Natália Correia: O espírito indomável que marcou Portugal

Há 25 anos calava-se uma das vozes mais livres e inovadoras que a literatura e cultura portuguesa da segunda metade do século XX conheceram. Natália Correia, escritora, poetisa, política e intelectual morreu a 16 de março de 1993, em Lisboa.

Ficaram célebres os seus discursos na Assembleia da República, no início dos anos 80, quando ocupou lugares de deputada, e em que aliava à intervenção política a veia poetico-satírica. A sua qualidade literária e a forma como analisava a sociedade, no seu tempo mas também projetando o futuro, revelaram-se proféticas para muitos, como pode ver na fotogaleria em cima.

Desconcertante, de mente astuta e espírito independente, Natália Correia abraçou os valores da Revolução dos Cravos mas foi fugindo a rótulos ideológicos no pós-25 de Abril, período sobre o qual escreveu num diário que viria a ser recuperado em 2015, num livro intitulado Não percas a rosa / Ó liberdade, brancura do relâmpago, pela editora Ponto de Fuga.

Escritora, editora e jornalista, foi deputada à Assembleia da República, primeiro pelo PSD, de 1979 a 1980 e de 1980 a 1983, e depois como independente pelo PRD, entre 1987 a 1991.

Natália Correia nasceu na Fajã de Baixo, na ilha de São Miguel, Açores, a 13 de setembro de 1923 – a letra do hino açoriano é da sua autoria. Aos 11 anos foi viver para Lisboa com a mãe e a irmã, enquanto o pai emigrava para o Brasil. Fez os estudos no Liceu D. Filipa de Lencastre e iniciou-se na literatura com livros infanto-juvenis. Seria como poeta que se viria a afirmar, mas a sua produção literária foi profícua e diversificada. Escreveu ficção, literatura de viagens, diário, ensaio e teatro.

Para assinalar os 25 anos sobre a sua morte são lançados nas livrarias, esta sexta-feira, os livros da sua autoria, Descobri que Era Europeia e Entre a Raiz e a Utopia, também publicadas pela Ponto de Fuga.

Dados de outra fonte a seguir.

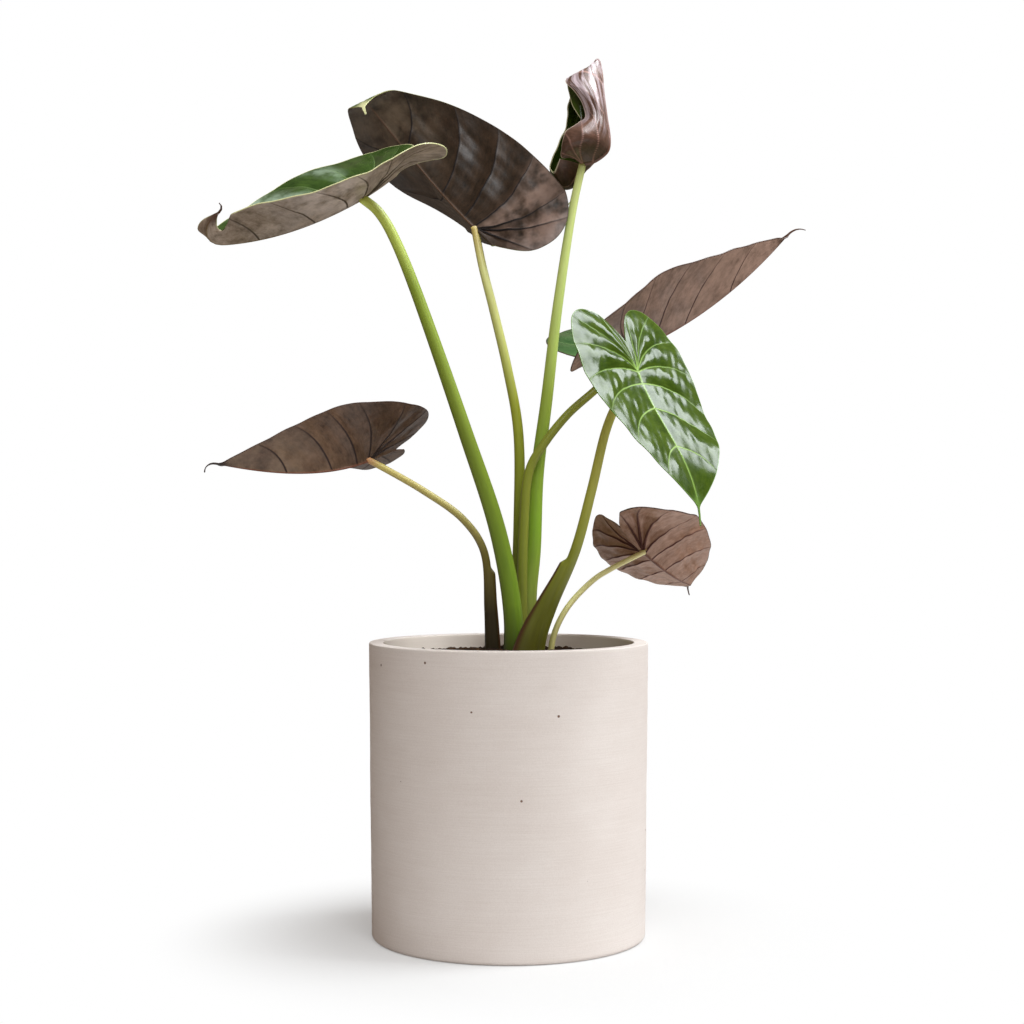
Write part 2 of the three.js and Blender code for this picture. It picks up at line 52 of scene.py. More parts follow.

O segundo título apresenta um conjunto de documentos, na sua maioria inéditos, que retrata a relação entre a escritora e o pensador, pedagogo, ensaísta e cooperativista António Sérgio, durante um período de quase 12 anos, entre 1946 e 1958, em plena ditadura do Estado Novo, refere a agência Lusa.

Descobri que Era Europeia é a reedição de um diário da visita da escritora aos Estados Unidos, em 1950, aos 26 anos. Na obra, que mistura ensaio e poesia, são relatados os “sucessos e contradições” vividos na América, naquela época, que levam Natália Correia a sublinhar as suas raízes europeias.

Segundo a Lusa, esta nova edição é transcrita a partir do exemplar da primeira edição (1951), da biblioteca pessoal de Natália Correia, com as suas próprias anotações. Mas inclui inéditos, como o relato da viagem de regresso, 30 anos depois, em representação do então Presidente da República, Ramalho Eanes.

Também o Centro Cultural de Belém (CCB) presta homenagem à autora de “O Vinho e a Lira”, no próximo dia 24 de março, para celebrar o Dia Mundial da Poesia, que se assinala no dia 21. Este ano, o espaço cultural lisboeta dedica a sua programação por inteiro à vida e obra da poeta.

São sete as iniciativas preparadas pelo CCB para lembrar Natália Correia e o seu legado, entre os quais “Natália Correia, Deputada Parlamentar”, “Vida na Poesia e Poesia na Vida: Origens Açorianas de Natália Correia”, “1968-1974. Natália Correia Superstar?”, “A diversidade criativa”, “Natália Correia, a rebelde” e “À conversa com amigos de Natália”, cruzando depoimentos de Cruzeiro Seixas, Manuel Murteira, António Valdemar e António Vitorino de Almeida.

Será ainda abordado o processo movido contra a escritora, pela publicação de “A antologia da poesia erótica e satírica”, nos anos da ditadura (“O julgamento de Natália Correia”), numa programação que abre com a “A intervenção cívica e cultural” de Natália Correia, e o seu “pensamento inovador”.

As iniciativas decorrem no dia 24 de março, das 15h às 19h.